Thursday, August 18, 2011

Drood

by Clare MacGregor

Drood by Dan Simmons is a story of friendship, deceit, madness, and mystery. The narrator, Wilkie Collins, a friend and collaborator of Charles Dickens, begins the tale in the year 1865, recounting the Staplehurst railway accident and the aftermath of the accident. During the accident Dickens encounters a mysterious man by the name of Drood. Deeply intrigued by this phantom-like man Charles Dickens discovers Drood’s whereabouts and insists that Collins come along with him when he visits Undertown. Reluctantly, Collins goes with him, but is only permitted to go so far. Days after this night-time visit to Undertown, Wilkie Collins meets a police officer who enlists him to act as an informant regarding the man named Drood. Drood’s influence seeps deeper and deeper into Wilkie Collins’s life and imagination, but it’s not only Drood who haunts Willkie Collins’s mind, Willkie is convinced that there is another Willkie, one who looks just like him, but is not him, who begins making additions to whatever story or play Wilkie Collins is currently working on. At first Collins is infuriated that “the other Wilkie” who is contributing to the stories while Collins is sleeping; but as things progress Collins begins to rely on his doppelganger more and more. One evening while Dickens is visiting, Collins hears Dickens, Drood, and the doppelganger of himself conspiring against him. As Dickens health begins to decline, Drood assigns the task of writing his biography (a tasks once entrusted to Dickens) to Collins.
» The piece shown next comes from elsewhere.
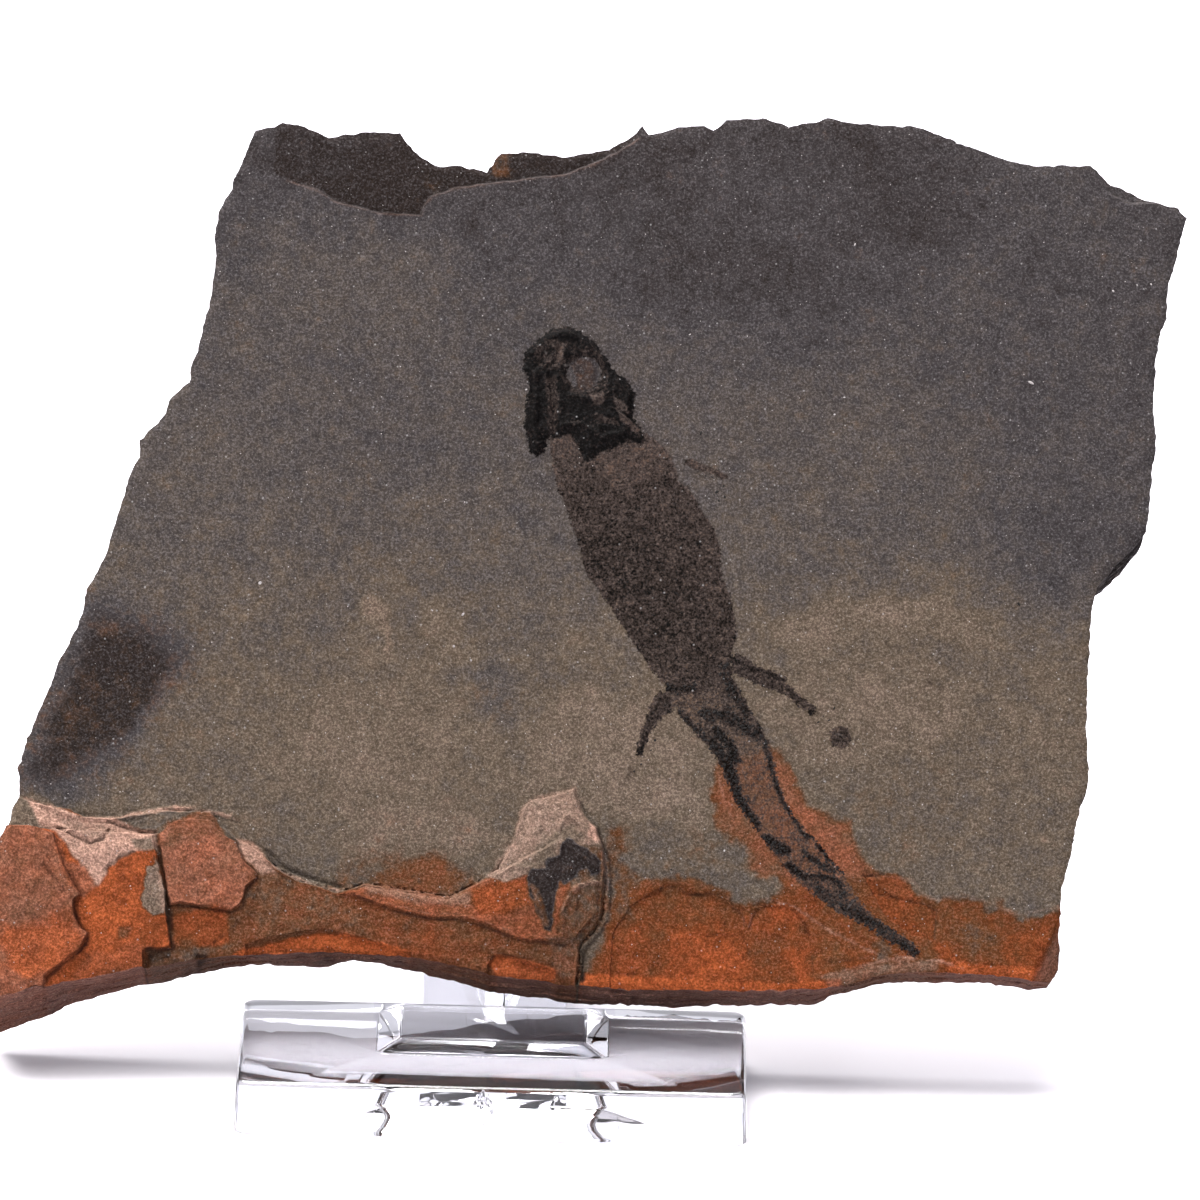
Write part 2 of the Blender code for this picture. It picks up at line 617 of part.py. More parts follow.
def rounded_rectangle(low, high, radius, z, steps=5):
    """A ring round a rectangle with round corners, from its low and high corners."""
    turns = [
        ((high[0] - radius, high[1] - radius), 0.0),
        ((low[0] + radius, high[1] - radius), 0.5),
        ((low[0] + radius, low[1] + radius), 1.0),
        ((high[0] - radius, low[1] + radius), 1.5),
    ]
    ring = []
    for (x, y), quarter in turns:
        for i in range(steps + 1):
            angle = math.pi * (quarter + 0.5 * i / steps)
            ring.append((x + radius * math.cos(angle), y + radius * math.sin(angle), z))
    return ring


def extrude_side(profile, middle, width):
    """A side profile of (y, z) points made as wide as given, about x = middle."""
    return loft([[(middle + side * width / 2, y, z) for y, z in profile] for side in (-1, 1)])


def build_block(parent, finish, middle, rear):
    """The front block: solid, with drafted sides and a recess in its underside open at the rear."""
    half = BLOCK_WIDTH / 2
    front = rear - BLOCK_DEPTH
    rings = []
    for z, edge in ((0.0, 0.0), (BLOCK_HEIGHT - BLOCK_EDGE, 0.0), (BLOCK_HEIGHT, BLOCK_EDGE)):
        inset = z * math.tan(BLOCK_DRAFT) + edge
        low = (middle - half + inset, front + inset)
        high = (middle + half - inset, rear - edge)
        rings.append(rounded_rectangle(low, high, BLOCK_CORNER - edge, z))
    block = add_object("stand_base", loft(rings), finish, parent)
    recess = []
    for z in (-CUT_MARGIN, RECESS_HEIGHT):
        lean = RECESS_SLOPE * z / RECESS_HEIGHT
        low = (middle - RECESS_WIDTH / 2 + lean, rear - RECESS_DEPTH + lean)
        high = (middle + RECESS_WIDTH / 2 - lean, rear + RECESS_CORNER + CUT_MARGIN)
        recess.append(rounded_rectangle(low, high, RECESS_CORNER, z, steps=3))
    add_cutter("recess", loft(recess), parent, block)
    return block


def build_back_rest(parent, finish, middle, rear):
    """The back rest: a leaning plate, the foot behind it, the tongue in front and a rib between."""
    front = rear + GAP
    knee = BLOCK_HEIGHT + GAP
    reach = PLATE_LENGTH * math.sin(PLATE_LEAN)
    rise = PLATE_LENGTH * math.cos(PLATE_LEAN)
    across = PLATE_THICKNESS / math.cos(PLATE_LEAN)
    plate = [
        (front, 0.0), (front + across, 0.0), (front + across, knee),
        (front + reach + across - PLATE_EDGE, knee + rise - 0.5 * PLATE_EDGE),
        (front + reach + PLATE_EDGE, knee + rise), (front + reach, knee + rise - PLATE_EDGE), (front, knee),
    ]
    rest = add_object("back_rest", extrude_side(plate, middle, PLATE_WIDTH), finish, parent)
    foot_start = front + 0.5 * across
    foot_end = rear + TAIL_FOOT_REACH
    wide, narrow = (width / 2 for width in TAIL_FOOT_WIDTHS)
    foot = [(-wide, foot_start), (wide, foot_start), (narrow, foot_end - narrow)]
    turns = [math.pi * i / 8 for i in range(1, 8)]
    foot += [(narrow * math.cos(t), foot_end - narrow + narrow * math.sin(t)) for t in turns]
    foot += [(-narrow, foot_end - narrow)]
    sole = [[(middle + x, y, z) for x, y in foot] for z in (0.0, PLATE_THICKNESS)]
    add_cutter("foot", loft(sole), parent, rest, "UNION")
    tongue = []
    for z in (0.0, RECESS_HEIGHT - GAP):
        inset = RECESS_SLOPE * z / RECESS_HEIGHT + TONGUE_INSET
        half = RECESS_WIDTH / 2 - inset
        low = (middle - half, rear - RECESS_DEPTH + inset)
        high = (middle + half, foot_start)
        tongue.append(rounded_rectangle(low, high, RECESS_CORNER - TONGUE_INSET, z, steps=3))
    add_cutter("tongue", loft(tongue), parent, rest, "UNION")
    rib_top = foot_start + math.tan(PLATE_LEAN) * (RIB_HEIGHT - knee)
    rib_end = rear + RIB_REACH
    rib = [
        (foot_start, RIB_SINK), (rib_end, RIB_SINK), (rib_end, PLATE_THICKNESS + RIB_HEEL),
        (rib_top + RIB_CREST, RIB_HEIGHT), (rib_top, RIB_HEIGHT), (foot_start, knee),
    ]
    add_cutter("rib", extrude_side(rib, middle, RIB_THICKNESS), parent, rest, "UNION")
    return rest


def world_corners(objects):
    """The world places of the objects' corners, with their modifiers in effect."""
    bpy.context.view_layer.update()
    graph = bpy.context.evaluated_depsgraph_get()
    solids = [obj.evaluated_get(graph) for obj in objects]
    return [solid.matrix_world @ vertex.co for solid in solids for vertex in solid.data.vertices]


def build_display():
    clear_scene()
    root = bpy.data.objects.new("display", None)
    face = bpy.data.objects.new("face", None)
    for empty in (root, face):
        bpy.context.scene.collection.objects.link(empty)
    face.parent = root
    face.rotation_euler = (math.pi / 2 - SLAB_LEAN, 0.0, 0.0)
    slab = build_slab(face)
    build_fossil(face)
    over_block = [
        corner for corner in world_corners([slab])
        if abs(corner.x / MM - BLOCK_OFFSET) < 0.5 * BLOCK_WIDTH
    ]
    seat = min(over_block, key=lambda corner: corner.z)
    face.location.z = (BLOCK_HEIGHT + GAP) * MM - seat.z
    rear = seat.y / MM + SEAT_FROM_REAR
    clear = material("clear_plastic", (0.93, 0.94, 0.97), 0.04, transmission=1.0, ior=1.49)
    build_block(root, clear, BLOCK_OFFSET, rear)
    build_back_rest(root, clear.copy(), BLOCK_OFFSET, rear)
    shown = [obj for obj in bpy.data.objects if obj.type == "MESH" and not obj.hide_render]
    corners = world_corners(shown)
    for axis in (0, 1):
        low = min(corner[axis] for corner in corners)
        high = max(corner[axis] for corner in corners)
        root.location[axis] = -(low + high) / 2
    bpy.context.view_layer.update()


build_display()
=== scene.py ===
"""A larval amphibian fossil on its shale slab, leaning in a clear plastic stand."""

import math
import random
from collections import namedtuple

import bmesh
import bpy
import numpy as np
from mathutils import Matrix, Vector, kdtree, noise
from mathutils.geometry import delaunay_2d_cdt


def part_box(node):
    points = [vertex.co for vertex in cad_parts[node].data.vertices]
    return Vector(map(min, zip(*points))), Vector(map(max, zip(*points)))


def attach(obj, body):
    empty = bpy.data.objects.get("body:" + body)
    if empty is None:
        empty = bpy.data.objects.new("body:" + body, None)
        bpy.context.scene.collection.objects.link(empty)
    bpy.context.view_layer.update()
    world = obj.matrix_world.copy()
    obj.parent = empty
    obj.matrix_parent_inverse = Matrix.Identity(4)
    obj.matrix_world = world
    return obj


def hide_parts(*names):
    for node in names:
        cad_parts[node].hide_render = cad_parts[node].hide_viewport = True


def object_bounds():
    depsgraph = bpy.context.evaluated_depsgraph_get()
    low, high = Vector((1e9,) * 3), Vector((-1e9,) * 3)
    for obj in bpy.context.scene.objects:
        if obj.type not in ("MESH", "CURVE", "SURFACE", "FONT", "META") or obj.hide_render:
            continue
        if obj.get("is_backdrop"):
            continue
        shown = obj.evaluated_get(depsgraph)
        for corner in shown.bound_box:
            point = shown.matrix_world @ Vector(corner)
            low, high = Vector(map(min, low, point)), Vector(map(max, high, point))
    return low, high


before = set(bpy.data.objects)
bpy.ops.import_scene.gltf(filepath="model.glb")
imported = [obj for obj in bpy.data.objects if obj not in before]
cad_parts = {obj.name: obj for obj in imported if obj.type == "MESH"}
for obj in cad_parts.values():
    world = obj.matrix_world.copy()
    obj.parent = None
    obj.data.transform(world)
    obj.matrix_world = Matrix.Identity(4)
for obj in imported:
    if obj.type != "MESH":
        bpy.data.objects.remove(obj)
cad_low, cad_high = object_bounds()


# ---------------------------------------------------------------------------
# The table and the light. A plain white sheet carries the display. Two wide soft lights hang over it, one
# behind and nearly in the plane of the slab, so that it grazes the stone, and one above the table in front.
# A small low one to the front left draws the ledges. A white surround, brighter behind, lifts the shadows.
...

He adamantly refuses, but Drood will not be dissuaded. Already obsessed with Drood, Collins’s mind and life begins to increasingly overflow with paranoia. A few days before Dickens suffers a stroke, he reveals a secret about Drood.
Drood will appeal to fans of historical fiction, thrillers, mystery, horror, and fans of the movie/play Amadeus as Charles Dickens and Wilkie Collins have a Salieri/Mozart-like friendship.